The Daily Tar Heel analyzed the report by independent investigator Kenneth Wainstein for the words that appear most frequently and crafted a guide to explain the report's major findings. The most common words appear larger in the correlating graphic. Wainstein's investigation revealed how a secretary in the former Department of African and Afro-American Studies created bogus classes to help athletes maintain eligibility. More than 3,000 UNC students took paper classes, according to the report.
Student
According to Wainstein's report, more than 3,100 students received deficient instruction from 1993 to 2011, the 18-year-period during which the bogus classes were offered.
Paper classes
Wainstein identified paper classes as courses in which students did not have go to class, there was no faculty oversight and the only assignment was one paper due during the semester that was given a relatively high grade by Crowder and later Julius Nyang'oro. There were five types of paper classes offered between 1989 and 2011, Wainstein wrote in the report.

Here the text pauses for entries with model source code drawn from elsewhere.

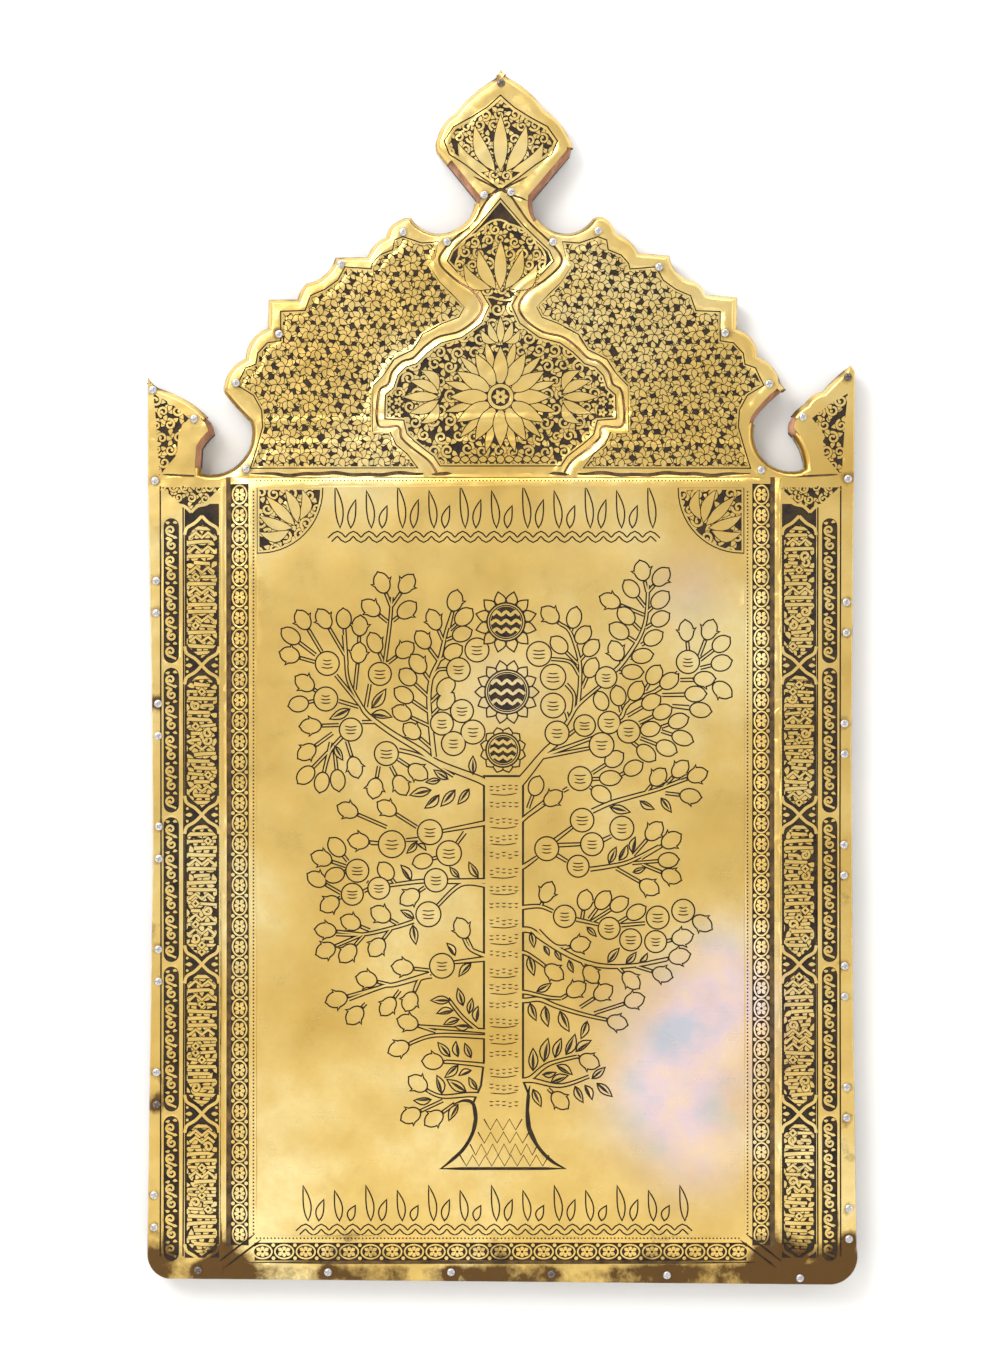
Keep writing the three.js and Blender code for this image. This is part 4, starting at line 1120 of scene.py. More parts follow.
def band_piece(face_loop):
    outer = [(-BAND_OUTER, BAND_BOTTOM), (BAND_OUTER, BAND_BOTTOM), (BAND_OUTER, CREST_SPLIT),
             (-BAND_OUTER, CREST_SPLIT)]
    r = Relief([outer, face_loop])
    hole = r.face([(-FIELD_HALF, FIELD_LOW), (FIELD_HALF, FIELD_LOW), (FIELD_HALF, FIELD_HIGH),
                   (-FIELD_HALF, FIELD_HIGH)])
    low = ROUNDEL["top"] - ROUNDEL["pitch"] * (ROUNDEL["rows"] - 1)
    half = 6.9
    for side in (-1, 1):
        x = side * ROUNDEL["line"]
        ground = [(x - half, low - 8), (x + half, low - 8), (x + half, ROUNDEL["top"] + 8),
                  (x - half, ROUNDEL["top"] + 8)]
        r.face(ground, DARK, 0.5)
        places = [(x, ROUNDEL["top"] - ROUNDEL["pitch"] * i) for i in range(ROUNDEL["rows"])]
        draw_roundel_row(r, places, math.pi / 2, 5.0)
        rng = random.Random(50 + side)
        count = int((FIELD_HIGH - low) / DOTTED["pitch"])
        for i in range(count):
            dot = (side * DOTTED["line"], FIELD_HIGH - 3 - DOTTED["pitch"] * i)
            r.face(circle(dot, DOTTED["radius"], 5, turn=rng.uniform(0, 1)), DARK, 1.0)
        valley = [(side * 201.4, FIELD_TOP[1] - 2), (side * 201.0, -150), (side * 201.4, low - 10)]
        r.groove(smooth(valley, 6.0), 0.8, 3.4, kind=BROWN, taper=False)
        r.groove(smooth([(side * 208.3, 140), (side * 208.3, -430)], 3.0), 0.9, 1.0, taper=False)
        corner_in, corner_out = spot(500.5 + side * 242, 1236), spot(500.5 + side * 279, 1265)
        for shift in (-2.2, 2.2):
            path = [(corner_in[0] + side * shift, corner_in[1] + shift),
                    (corner_out[0] + side * shift, corner_out[1] + shift)]
            r.groove(smooth(path, 2.0), 1.8, 1.5)
    level = BOTTOM_ROUNDEL["level"]
    reach = 182.0
    r.face([(-reach, level - half), (reach, level - half), (reach, level + half),
            (-reach, level + half)], DARK, 0.5)
    each = BOTTOM_ROUNDEL["each_side"]
    places = [(i * BOTTOM_ROUNDEL["pitch"], level) for i in range(-each, each + 1)]
    draw_roundel_row(r, places, 0.0, 5.0)
    for i in range(int(2 * FIELD_HALF / DOTTED["pitch"])):
        dot = (-FIELD_HALF + DOTTED["pitch"] * i, FIELD_LOW - 2.2)
        r.face(circle(dot, DOTTED["radius"], 5), DARK, 1.0)
        top_dot = (-FIELD_HALF + DOTTED["pitch"] * i, FIELD_HIGH + 5.5)
        r.face(circle(top_dot, DOTTED["radius"] * 0.8, 5), DARK, 1.0)
    r.groove(smooth([(-190, -433.6), (190, -433.6)], 6.0), 0.9, 2.4, kind=BROWN)
    piece = r.build("roundel_slope", face_height, 4.0, 2, {hole})
    return finish_piece(piece, "brass", "brass_sheet")


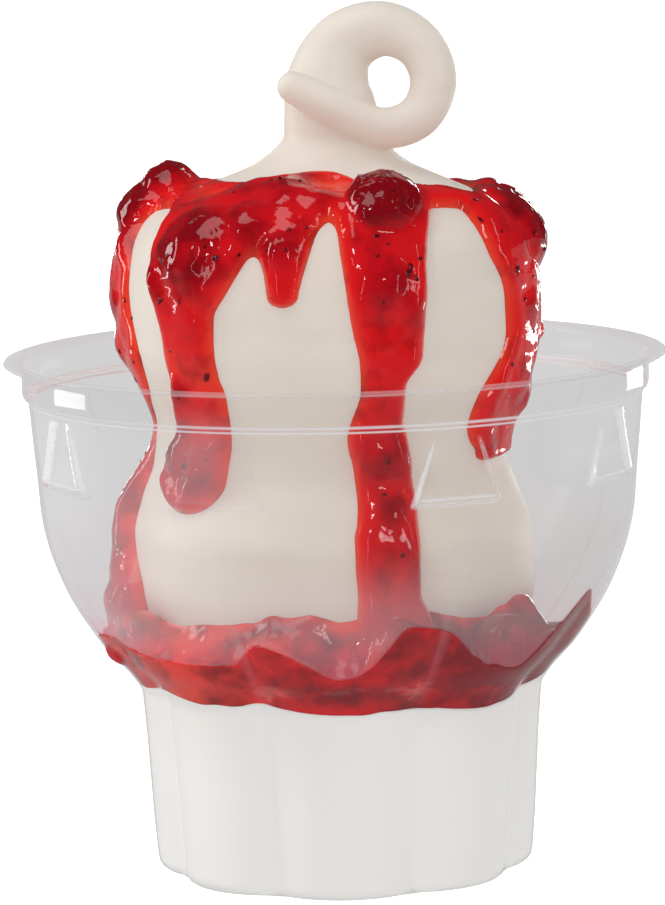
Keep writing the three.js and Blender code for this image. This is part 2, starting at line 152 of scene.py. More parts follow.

The five types were independent studies, lecture paper classes, post-Crowder paper classes, bifurcated classes and student add-ons.
Crowder
Deborah Crowder was hired as the student services manager for the former Department of African and Afro-American Studies in 1979. Wainstein said Crowder's official responsibilities were administrative and office assistance, but Crowder graded many papers in the paper classes.
"She had also started and managed a line of academically unsound classes that provided deficient educational instruction to thousands of Chapel Hill students," Wainstein wrote in the report.